Il datore di lavoro, non condividendo la decisione dei due giudici di merito ha fatto ricorso in cassazione. La Corte Suprema, però, ha rigettato il ricorso con la seguente motivazione: “la Corte territoriale ha operato la verifica richiesta dalla giurisprudenza di legittimità in ordine all’eccezione ex art. 1460 c.c., con un apprezzamento delle circostanze di fatto riservato ai giudici del merito; invero questa Corte ha sancito che l’inottemperanza del lavoratore al provvedimento di trasferimento illegittimo deve essere valutata, sotto il profilo sanzionatorio, alla luce del disposto dell’art. 1460 c.c., comma 2, secondo il quale, nei contratti a prestazioni corrispettive, la parte non inadempiente non può rifiutare l’esecuzione se, avuto riguardo alle circostanze, il rifiuto è contrario a buona fede; la relativa verifica, in coerenza con le caratteristiche del rapporto di lavoro riconducibile all’alveo dei contratti a prestazioni corrispettive, deve essere condotta sulla base delle concrete circostanze che connotano la specifica fattispecie nell’ambito delle quali si potrà tenere conto, in via esemplificativa e non esaustiva, della entità dell’inadempimento datoriale in relazione al complessivo assetto di interessi regolato dal contratto, della concreta incidenza del detto inadempimento datoriale su fondamentali esigenze di vita e familiari del lavoratore, della puntuale, formale esplicitazione delle ragioni tecniche, organizzative e produttive alla base del provvedimento di trasferimento, della incidenza del comportamento del lavoratore sulla organizzazione datoriale e più in generale sulla realizzazione degli interessi aziendali, elementi questi che dovranno essere considerati nell’attica del bilanciamento degli opposti interessi in gioco anche alla luce dei parametri costituzionali di cui gli artt. 35,36 e 41 Cost.; tale verifica è rimessa all’esame del giudice di merito ed è incensurabile in cassazione se la relativa motivazione risulti immune da vizi logici o giuridici” Corte di Cassazione, sezione lavoro, ordinanza numero 13.895 pubblicata il 3 maggio 2022.

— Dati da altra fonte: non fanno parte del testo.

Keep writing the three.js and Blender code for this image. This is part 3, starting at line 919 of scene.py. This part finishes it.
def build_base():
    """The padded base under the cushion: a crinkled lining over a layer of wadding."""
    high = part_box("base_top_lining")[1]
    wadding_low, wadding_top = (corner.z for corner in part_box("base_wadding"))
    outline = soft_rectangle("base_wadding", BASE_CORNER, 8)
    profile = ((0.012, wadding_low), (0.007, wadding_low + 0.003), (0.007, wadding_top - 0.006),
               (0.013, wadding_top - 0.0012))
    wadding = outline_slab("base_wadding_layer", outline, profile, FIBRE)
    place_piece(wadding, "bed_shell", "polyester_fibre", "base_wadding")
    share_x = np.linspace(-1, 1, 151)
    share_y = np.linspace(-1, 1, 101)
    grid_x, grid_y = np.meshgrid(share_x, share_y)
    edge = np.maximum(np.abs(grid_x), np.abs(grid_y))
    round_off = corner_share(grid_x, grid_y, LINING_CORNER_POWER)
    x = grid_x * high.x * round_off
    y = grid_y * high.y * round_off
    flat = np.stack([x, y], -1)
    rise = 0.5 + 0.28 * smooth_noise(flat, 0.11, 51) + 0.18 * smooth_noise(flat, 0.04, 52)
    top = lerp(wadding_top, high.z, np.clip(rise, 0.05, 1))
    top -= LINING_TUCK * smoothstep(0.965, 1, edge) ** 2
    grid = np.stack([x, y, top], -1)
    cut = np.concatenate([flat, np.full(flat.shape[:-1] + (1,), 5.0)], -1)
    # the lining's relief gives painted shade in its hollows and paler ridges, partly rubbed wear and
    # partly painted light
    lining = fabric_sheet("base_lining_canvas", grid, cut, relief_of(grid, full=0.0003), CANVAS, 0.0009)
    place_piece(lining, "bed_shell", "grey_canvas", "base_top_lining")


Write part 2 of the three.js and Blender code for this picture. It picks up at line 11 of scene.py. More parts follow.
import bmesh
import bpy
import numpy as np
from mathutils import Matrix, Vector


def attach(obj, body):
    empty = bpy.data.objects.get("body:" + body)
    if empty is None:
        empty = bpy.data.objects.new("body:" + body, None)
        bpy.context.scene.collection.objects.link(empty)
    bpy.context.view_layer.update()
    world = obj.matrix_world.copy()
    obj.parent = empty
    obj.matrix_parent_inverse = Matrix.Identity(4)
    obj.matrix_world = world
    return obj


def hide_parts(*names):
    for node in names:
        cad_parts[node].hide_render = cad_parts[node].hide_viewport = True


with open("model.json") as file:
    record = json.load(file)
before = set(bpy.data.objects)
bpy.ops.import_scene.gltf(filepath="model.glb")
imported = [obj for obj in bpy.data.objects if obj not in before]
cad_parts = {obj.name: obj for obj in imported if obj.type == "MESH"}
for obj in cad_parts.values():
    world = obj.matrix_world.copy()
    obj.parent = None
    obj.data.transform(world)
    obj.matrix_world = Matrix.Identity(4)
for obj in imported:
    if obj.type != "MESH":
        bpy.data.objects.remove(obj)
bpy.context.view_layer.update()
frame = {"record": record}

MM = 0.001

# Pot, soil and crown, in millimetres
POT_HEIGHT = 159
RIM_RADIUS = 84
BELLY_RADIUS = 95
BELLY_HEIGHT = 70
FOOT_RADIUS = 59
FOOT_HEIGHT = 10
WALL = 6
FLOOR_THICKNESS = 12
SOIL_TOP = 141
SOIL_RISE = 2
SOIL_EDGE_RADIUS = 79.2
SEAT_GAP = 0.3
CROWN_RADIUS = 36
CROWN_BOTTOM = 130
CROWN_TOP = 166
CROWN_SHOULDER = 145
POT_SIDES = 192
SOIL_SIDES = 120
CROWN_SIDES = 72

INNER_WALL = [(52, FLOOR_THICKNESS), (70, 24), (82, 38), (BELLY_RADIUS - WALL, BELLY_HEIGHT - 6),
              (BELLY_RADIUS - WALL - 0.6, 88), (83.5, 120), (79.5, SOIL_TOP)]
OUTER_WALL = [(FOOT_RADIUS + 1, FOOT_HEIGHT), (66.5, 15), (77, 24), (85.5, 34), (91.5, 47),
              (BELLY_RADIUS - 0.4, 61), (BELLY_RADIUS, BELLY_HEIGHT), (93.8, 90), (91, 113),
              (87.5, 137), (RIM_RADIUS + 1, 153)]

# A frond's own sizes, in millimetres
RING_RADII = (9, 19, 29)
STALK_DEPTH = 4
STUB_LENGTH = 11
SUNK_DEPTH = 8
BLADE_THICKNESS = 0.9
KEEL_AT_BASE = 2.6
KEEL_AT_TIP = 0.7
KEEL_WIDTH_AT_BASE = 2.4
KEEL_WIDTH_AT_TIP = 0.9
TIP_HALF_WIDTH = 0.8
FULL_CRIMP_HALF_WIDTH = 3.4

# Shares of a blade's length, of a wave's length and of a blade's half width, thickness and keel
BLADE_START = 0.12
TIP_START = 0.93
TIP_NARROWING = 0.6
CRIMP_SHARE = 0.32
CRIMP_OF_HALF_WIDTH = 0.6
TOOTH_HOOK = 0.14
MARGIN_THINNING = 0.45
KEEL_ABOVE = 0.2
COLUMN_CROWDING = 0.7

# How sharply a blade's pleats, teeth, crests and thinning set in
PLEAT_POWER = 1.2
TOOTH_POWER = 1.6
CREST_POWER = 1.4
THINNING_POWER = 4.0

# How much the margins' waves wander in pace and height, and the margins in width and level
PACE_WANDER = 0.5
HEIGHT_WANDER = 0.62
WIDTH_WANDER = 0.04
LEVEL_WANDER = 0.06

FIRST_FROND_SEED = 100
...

L’articolo 1460 del codice civile, richiamato dalla Corte Suprema di Cassazione, testualmente prevede che: “Nei contratti con prestazioni corrispettive, ciascuno dei contraenti può rifiutarsi di adempiere la sua obbligazione, se l’altro non adempie o non offre di adempiere contemporaneamente la propria, salvo che termini diversi per l’adempimento siano stati stabiliti dalle parti o risultino dalla natura del contratto.
Tuttavia non può rifiutarsi l’esecuzione se, avuto riguardo alle circostanze, il rifiuto è contrario alla buona fede”.
La lavoratrice, nel caso in esame, in modo corretto, ha rifiutato di andare a prestare la sua opera nel nuovo posto al quale era stata destinata ma ha correttamente offerto la sua prestazione lavorativa per il posto di lavoro da dove illegittimamente era stata spostata.
Inadimplendi non est adimplendum: all’inadempiente non è dovuto alcun adempimento.
In questo caso non vale il principio garibaldino del dissento ma obbedisco. Si dissente e non si obbedisce, con il placet della sentenza.